A construção de Marias é realizada através de paralelos históricos, principalmente quando o filme leva sua pesquisa para a Rússia, fazendo associação às lutas femininas naquele país e destacando sua força e relevância para com sua história. Ao destacar a estátua da Mãe Pátria, o maior monumento russo que representa uma mulher, Ludmila Curi não só intensifica suas inteligentes alusões às lutas das mulheres brasileiras do campo por direitos, reforma agrária, entre outras causas, como também reflete sobre como o Brasil regridiu na concepção de ter uma mulher no poder, não deixando de destacar o golpe sofrido pela ex-Presidenta Dilma Rousseff, que culminou em seu impeachment e numa era de crise financeira e sócio-política. Com filmagens intercaladas entre documentos de arquivo de reportagens e fotografias jornalísticas, a edição de Marias é um verdadeiro primor e estabelece um casamento funcional com a linguagem didática do documentário.

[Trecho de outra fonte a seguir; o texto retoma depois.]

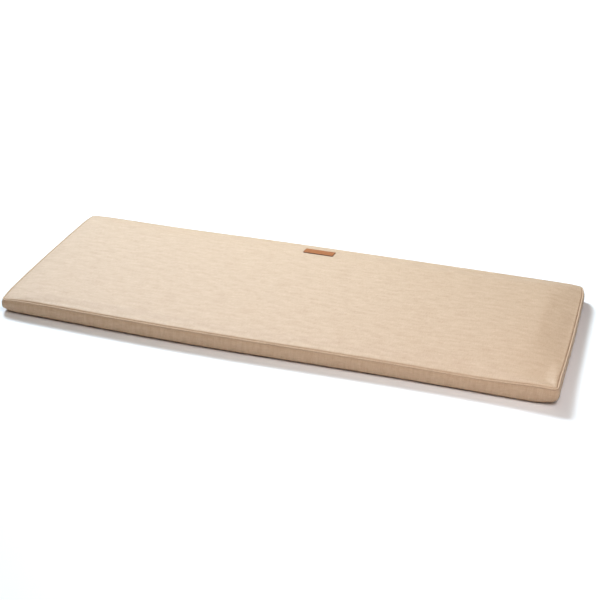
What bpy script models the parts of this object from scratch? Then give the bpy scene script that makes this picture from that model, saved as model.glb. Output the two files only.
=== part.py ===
"""A boxed bench cushion with a crowned top, a side band, piping in its upper seam and a label.

Run it with blender --background --python part.py, or from Blender's text editor.
Metres, +Z up. The cushion lies on z = 0, centred on the origin, its length along X and the
label towards +Y. Each piece is first laid out in its cut shape, square and straight. Then
one rule, settle, moves every piece to where the filling and the sewing pull it.
"""

import math

import bmesh
import bpy
from mathutils import Vector

MM = 0.001

# The top and bottom panels, from seam to seam, where the filled cushion is widest.
PANEL_LENGTH = 1190 * MM
PANEL_WIDTH = 443 * MM
PANEL_CORNER_RADIUS = 5 * MM

# Heights of the two seams: the middle of the piping in the upper one, and the lower one,
# which is plain.
UPPER_SEAM_HEIGHT = 32.2 * MM
LOWER_SEAM_HEIGHT = 3.4 * MM
UPPER_PANEL_RISE = 1.6 * MM  # where the top panel starts, above its seam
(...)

Mesmo durando pouco tempo de tela, a comparação entre as lutas de Maria Prestes e a Vereadora Marielle Franco, assassinada no Rio de Janeiro em 2018, é um ponto fundamental para a intenficação do projeto, ampliando ainda mais a nossa visão de como a atuação da política carioca se assemelha às lutas das figuras históricas mencionadas pelo filme, com, evidentemente, conquistas já alcançadas, mas ainda com muito pelo qual se deve batalhar.

O registro de Ludmila Curi é um ato político em defesa de todas as Marias, mulheres líderes, donas de casa, trabalhadoras, estudantes, políticas, mães, filhas, esposas, batalhadoras por suas causas.